I wondered how his lessons were going and whether he was causing trouble in school yet because of his growing awareness that teachers did not know everything. I wondered how the walk from The Pines, along the rutted dirt road, was treating Lucas. It was hard to go outside when the air was too thick to breathe.
The humidity lasted past three days, then four, stretching for a full week. Tempers ran short. The owner of the grocery store punched the chef at the cafe, in a matter of honor apparently concerning the price of milk. A couple of the farmers fired up old land feuds, though thankfully none of them involved rifles, just sharp remarks and one slightly vandalized tractor.
Paula fired her store assistant and the poor young man's mother came around and shouted at her until they were both hoarse and I had to intercede. Paula and I sat and drank coffee in my store and talked about how some people in Low Ferry weren't as safe as we were – how sometimes kids were the ones working to support the whole family. She grudgingly gave him his job back, but they snapped and snarled at each other a lot. I privately thought an air-conditioner would have solved most of their problems.
Nolan and Michael got into some kind of fight, too – some said over the fickle Sandra, some said because Michael was saying nasty things about Nolan's sister. Apparently there was a subsection of the town that thought Michael might be dating said sister.
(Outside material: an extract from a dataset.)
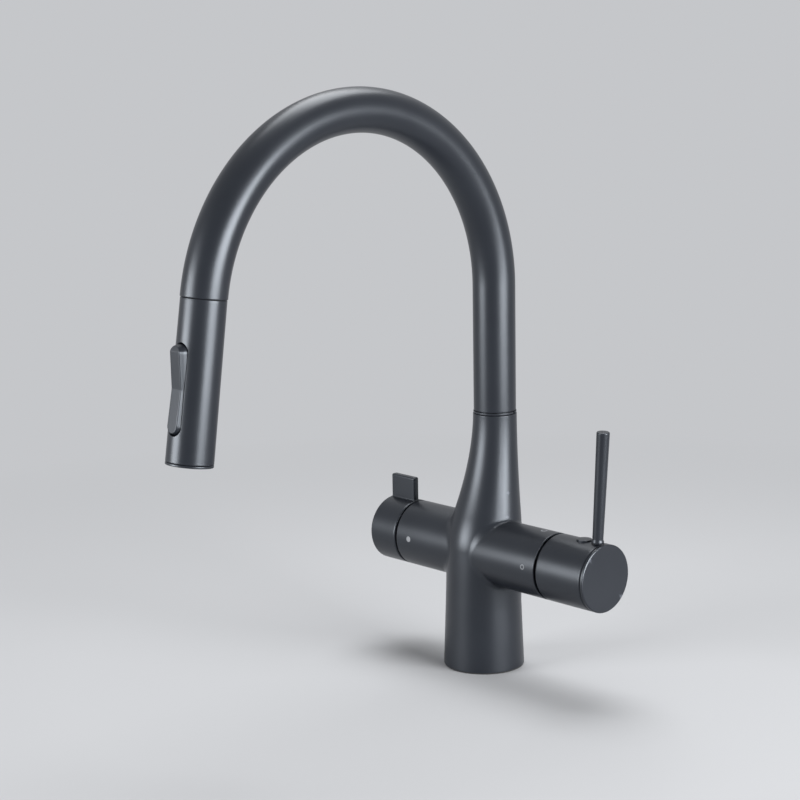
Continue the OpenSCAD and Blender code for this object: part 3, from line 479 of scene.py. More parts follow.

Sandra seemed to keep out of it, which didn't always give people a good opinion of her, either.
Jacob faithfully brought me the news, and Charles just as faithfully showed up a few days later to tell me why I shouldn't tell anyone any of it. Paula commented on every rumor with a dry wit that made her brief visits to the shop a pleasure.
The boy actually came into my bookshop on a Saturday, which was a miracle in itself, and as he browsed the racks he told me that all his teachers were arguing with each other over matters of discipline. He bought nine comic books.
"Trying to corner the market?" I asked, as he laid the thick stack of comics on my counter. "The investment isn't worth it, y'know. Comic books are a renewable resource."
"Everyone gave me money," he said, producing the entire amount in small change.